Glucose is a type of sugar that is referred to as dextrose, blood sugar, or grape sugar. It was isolated from raisins in 1747 (Carey 1992). Commercially, it is produced from starch, a polysaccharide that is considered as a major storage product of photosynthesis in many plants, as in cereals and starchy root and tuber crops.
Fructose, also called levulose or fruit sugar, occurs with glucose in the juices of many ripe fruits. It is also prepared commercially from inulin,
a polysaccharide that is found in the roots of dahlia and in the tubers
of Jerusalem artichoke (Hill 1972; Linstromberg and Baumgarten 1987).The high-fructose corn syrup (HFCS) is widely used in making soft drinks, frozen desserts, and confections (Wardlaw et al. 2004).
Mannose is used largely in medicine but it does not occur naturally. It is prepared by hydrolysis of polysaccharides. Similarly, maltose or malt sugar is not readily available from plants. It is produced from starch through enzymatic degradation. Maltose is largely used in the brewing industy (Hill 1972). The chemical catalyst, an enzyme called malt diastate, is found in sprouting barley (Linstromberg and Baumgarten 1987). D-xylose can be isolated through hydrolysis of the polysaccharides in corncobs and wood of trees. Arabinose is also obtained from the polysaccharide in mesquite gum through acid hydrolysis (Carey 1992).

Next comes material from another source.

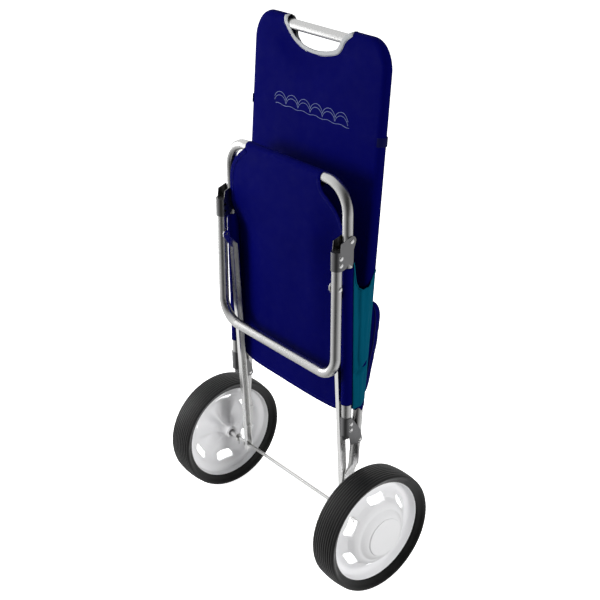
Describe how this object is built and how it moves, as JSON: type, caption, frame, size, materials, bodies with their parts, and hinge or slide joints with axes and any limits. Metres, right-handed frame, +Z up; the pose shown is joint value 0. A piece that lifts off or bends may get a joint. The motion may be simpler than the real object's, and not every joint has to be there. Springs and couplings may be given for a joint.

Further, it has become possible to elucidate what is sugar based on sweetness. Wardlaw et al. (2004) provides the following relative sweetness of different types of sugar on a per gram basis in comparison with sucrose (1.0): maltose- 0.4, glucose- 0.7, invert sugar- 1.3; and fructose- 1.2-1.8. This means that fructose is about 1.2 to 1.8 times (nearly double) more sweeter than table sugar. The values given by Bettelheim and March (1998) slightly differ but nevertheless show that galactose has the least sweetness with a score of 0.32.